### EXERCISE AIM
Could you output each line of the data that follows exactly?

### RECORDED INFORMATION
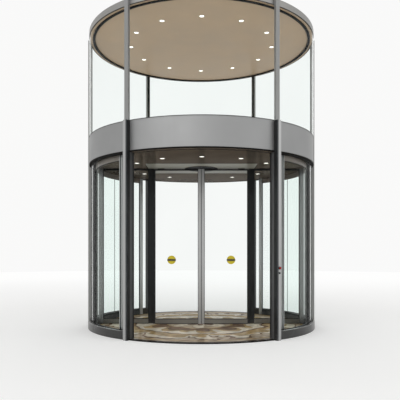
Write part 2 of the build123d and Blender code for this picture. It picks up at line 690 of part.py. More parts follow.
def rotor_nodes():
    """All pieces that turn, with the two sliding leaves."""
    light_circle = ROTOR_CEILING_RADIUS - CEILING_LIGHT_INSET
    light_angles = [FRONT + angle for angle in CEILING_LIGHT_ANGLES]
    nodes = {
        "ceiling_bridge": ceiling_bridge(),
        "ceiling_front": [ceiling_segment(-1)],
        "ceiling_rear": [ceiling_segment(1)],
        "ceiling_downlights": downlights(light_circle, ROTOR_CEILING_BOTTOM, light_angles),
        "hub_cap": hub_cap(),
        "slide_track": [slide_track()],
        "rotor_hub": [rotor_hub()],
        "end_stiles": [end_stile(side) for side in (-1, 1)],
        "side_frames": [side_frame(side) for side in (-1, 1)],
        "side_glass": [side_glass(side) for side in (-1, 1)],
        "shield_rails": [shield_bottom_rail(middle) for middle in (LEFT, RIGHT)],
        "shield_top_rails": [shield_top_rail(middle) for middle in (LEFT, RIGHT)],
        "shield_glass": [shield_glass(middle) for middle in (LEFT, RIGHT)],
        "shield_stiles": [shield_stile(angle) for angle in shield_corner_angles()],
        "shield_brushes": [shield_brush(angle) for angle in shield_corner_angles()],
    }
    for name, side in (("left", -1), ("right", 1)):
        nodes["leaf_frame_" + name] = [leaf_frame(side)]
        nodes["leaf_glass_" + name] = [leaf_glass(side)]
        nodes["meeting_stile_" + name] = [meeting_stile(side)]
    return nodes


def write_nodes():
    """Write one STEP file for each node."""
    os.makedirs("parts", exist_ok=True)
    nodes = {**lower_storey_nodes(), **upper_storey_nodes(), **rotor_nodes()}
    for name, shapes in nodes.items():
        solids = [solid for shape in shapes for solid in shape.solids()]
        shape = solids[0] if len(solids) == 1 else Compound(children=solids)
        export_step(shape, "parts/" + name + ".step")
    print(len(nodes), "nodes")


write_nodes()
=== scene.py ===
import json
import logging
import math
from dataclasses import dataclass, field
from enum import Enum
from typing import ClassVar, Iterable, Optional, Sequence, Union

import bpy
from mathutils import Matrix, Vector

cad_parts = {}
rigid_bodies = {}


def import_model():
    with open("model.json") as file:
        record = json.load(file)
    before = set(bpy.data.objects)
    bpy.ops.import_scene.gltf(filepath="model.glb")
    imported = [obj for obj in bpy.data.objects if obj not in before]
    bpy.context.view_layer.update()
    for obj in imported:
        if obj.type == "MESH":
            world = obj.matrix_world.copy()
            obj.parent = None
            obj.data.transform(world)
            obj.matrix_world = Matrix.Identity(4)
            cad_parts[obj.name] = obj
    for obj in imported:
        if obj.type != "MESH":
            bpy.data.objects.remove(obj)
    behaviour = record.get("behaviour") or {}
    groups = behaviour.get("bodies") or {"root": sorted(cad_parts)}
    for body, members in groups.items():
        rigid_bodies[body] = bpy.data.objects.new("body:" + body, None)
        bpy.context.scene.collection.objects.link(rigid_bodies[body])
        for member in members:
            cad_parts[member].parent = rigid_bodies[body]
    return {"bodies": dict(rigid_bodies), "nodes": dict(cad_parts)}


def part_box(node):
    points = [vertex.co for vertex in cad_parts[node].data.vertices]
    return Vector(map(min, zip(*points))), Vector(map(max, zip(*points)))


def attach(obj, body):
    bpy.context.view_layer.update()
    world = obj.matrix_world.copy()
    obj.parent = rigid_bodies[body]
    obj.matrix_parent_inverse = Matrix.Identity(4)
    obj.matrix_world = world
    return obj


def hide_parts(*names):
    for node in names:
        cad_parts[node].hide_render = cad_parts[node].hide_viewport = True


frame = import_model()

LOG = logging.getLogger("revolving_door")

Span = tuple[float, float]
Point = tuple[float, float]
Place = tuple[float, float, float]
Colour = tuple[float, float, float]
Profile = tuple[Point, ...]
Node = bpy.types.Node
Tree = bpy.types.NodeTree
Socket = bpy.types.NodeSocket
Outputs = bpy.types.NodeOutputs
Material = bpy.types.Material

MILLIMETRE = 0.001
QUARTER_TURN = 90.0
HALF_TURN = 180.0
FULL_TURN = 360.0
UNIT: Span = (0.0, 1.0)
BOTH_WAYS = (-1.0, 1.0)
UP = Vector((0.0, 0.0, 1.0))


class Body(Enum):
    """The moving bodies of the door."""

    DRUM = "drum"
    ROTOR = "rotor"
    LEFT_LEAF = "left_leaf"
    RIGHT_LEAF = "right_leaf"


class Slot(Enum):
    """The finishes that the door's record names."""

    LIGHT_METAL = "light_metal"
    DARK_METAL = "dark_metal"
    FASCIA_METAL = "fascia_metal"
    PLINTH_METAL = "plinth_metal"
    CLEAR_GLASS = "clear_glass"
    CEILING_GLOSS = "ceiling_gloss"
    BRIDGE_PANEL = "bridge_panel"
    BLACK_COVER = "black_cover"
    GASKET = "gasket"
    BRUSH = "brush"
    LAMP = "lamp"
    STONE = "stone"
    UPPER_PANEL = "upper_panel"
    STEEL = "steel"
    STOP_RED = "stop_red"
    SWITCH_BLACK = "switch_black"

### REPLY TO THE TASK
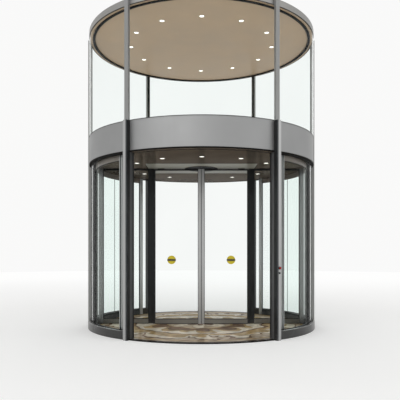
Write part 2 of the build123d and Blender code for this picture. It picks up at line 690 of part.py. More parts follow.
def rotor_nodes():
    """All pieces that turn, with the two sliding leaves."""
    light_circle = ROTOR_CEILING_RADIUS - CEILING_LIGHT_INSET
    light_angles = [FRONT + angle for angle in CEILING_LIGHT_ANGLES]
    nodes = {
        "ceiling_bridge": ceiling_bridge(),
        "ceiling_front": [ceiling_segment(-1)],
        "ceiling_rear": [ceiling_segment(1)],
        "ceiling_downlights": downlights(light_circle, ROTOR_CEILING_BOTTOM, light_angles),
        "hub_cap": hub_cap(),
        "slide_track": [slide_track()],
        "rotor_hub": [rotor_hub()],
        "end_stiles": [end_stile(side) for side in (-1, 1)],
        "side_frames": [side_frame(side) for side in (-1, 1)],
        "side_glass": [side_glass(side) for side in (-1, 1)],
        "shield_rails": [shield_bottom_rail(middle) for middle in (LEFT, RIGHT)],
        "shield_top_rails": [shield_top_rail(middle) for middle in (LEFT, RIGHT)],
        "shield_glass": [shield_glass(middle) for middle in (LEFT, RIGHT)],
        "shield_stiles": [shield_stile(angle) for angle in shield_corner_angles()],
        "shield_brushes": [shield_brush(angle) for angle in shield_corner_angles()],
    }
    for name, side in (("left", -1), ("right", 1)):
        nodes["leaf_frame_" + name] = [leaf_frame(side)]
        nodes["leaf_glass_" + name] = [leaf_glass(side)]
        nodes["meeting_stile_" + name] = [meeting_stile(side)]
    return nodes


def write_nodes():
    """Write one STEP file for each node."""
    os.makedirs("parts", exist_ok=True)
    nodes = {**lower_storey_nodes(), **upper_storey_nodes(), **rotor_nodes()}
    for name, shapes in nodes.items():
        solids = [solid for shape in shapes for solid in shape.solids()]
        shape = solids[0] if len(solids) == 1 else Compound(children=solids)
        export_step(shape, "parts/" + name + ".step")
    print(len(nodes), "nodes")


write_nodes()
=== scene.py ===
import json
import logging
import math
from dataclasses import dataclass, field
from enum import Enum
from typing import ClassVar, Iterable, Optional, Sequence, Union

import bpy
from mathutils import Matrix, Vector

cad_parts = {}
rigid_bodies = {}


def import_model():
    with open("model.json") as file:
        record = json.load(file)
    before = set(bpy.data.objects)
    bpy.ops.import_scene.gltf(filepath="model.glb")
    imported = [obj for obj in bpy.data.objects if obj not in before]
    bpy.context.view_layer.update()
    for obj in imported:
        if obj.type == "MESH":
            world = obj.matrix_world.copy()
            obj.parent = None
            obj.data.transform(world)
            obj.matrix_world = Matrix.Identity(4)
            cad_parts[obj.name] = obj
    for obj in imported:
        if obj.type != "MESH":
            bpy.data.objects.remove(obj)
    behaviour = record.get("behaviour") or {}
    groups = behaviour.get("bodies") or {"root": sorted(cad_parts)}
    for body, members in groups.items():
        rigid_bodies[body] = bpy.data.objects.new("body:" + body, None)
        bpy.context.scene.collection.objects.link(rigid_bodies[body])
        for member in members:
            cad_parts[member].parent = rigid_bodies[body]
    return {"bodies": dict(rigid_bodies), "nodes": dict(cad_parts)}


def part_box(node):
    points = [vertex.co for vertex in cad_parts[node].data.vertices]
    return Vector(map(min, zip(*points))), Vector(map(max, zip(*points)))


def attach(obj, body):
    bpy.context.view_layer.update()
    world = obj.matrix_world.copy()
    obj.parent = rigid_bodies[body]
    obj.matrix_parent_inverse = Matrix.Identity(4)
    obj.matrix_world = world
    return obj


def hide_parts(*names):
    for node in names:
        cad_parts[node].hide_render = cad_parts[node].hide_viewport = True


frame = import_model()

LOG = logging.getLogger("revolving_door")

Span = tuple[float, float]
Point = tuple[float, float]
Place = tuple[float, float, float]
Colour = tuple[float, float, float]
Profile = tuple[Point, ...]
Node = bpy.types.Node
Tree = bpy.types.NodeTree
Socket = bpy.types.NodeSocket
Outputs = bpy.types.NodeOutputs
Material = bpy.types.Material

MILLIMETRE = 0.001
QUARTER_TURN = 90.0
HALF_TURN = 180.0
FULL_TURN = 360.0
UNIT: Span = (0.0, 1.0)
BOTH_WAYS = (-1.0, 1.0)
UP = Vector((0.0, 0.0, 1.0))


class Body(Enum):
    """The moving bodies of the door."""

    DRUM = "drum"
    ROTOR = "rotor"
    LEFT_LEAF = "left_leaf"
    RIGHT_LEAF = "right_leaf"


class Slot(Enum):
    """The finishes that the door's record names."""

    LIGHT_METAL = "light_metal"
    DARK_METAL = "dark_metal"
    FASCIA_METAL = "fascia_metal"
    PLINTH_METAL = "plinth_metal"
    CLEAR_GLASS = "clear_glass"
    CEILING_GLOSS = "ceiling_gloss"
    BRIDGE_PANEL = "bridge_panel"
    BLACK_COVER = "black_cover"
    GASKET = "gasket"
    BRUSH = "brush"
    LAMP = "lamp"
    STONE = "stone"
    UPPER_PANEL = "upper_panel"
    STEEL = "steel"
    STOP_RED = "stop_red"
    SWITCH_BLACK = "switch_black"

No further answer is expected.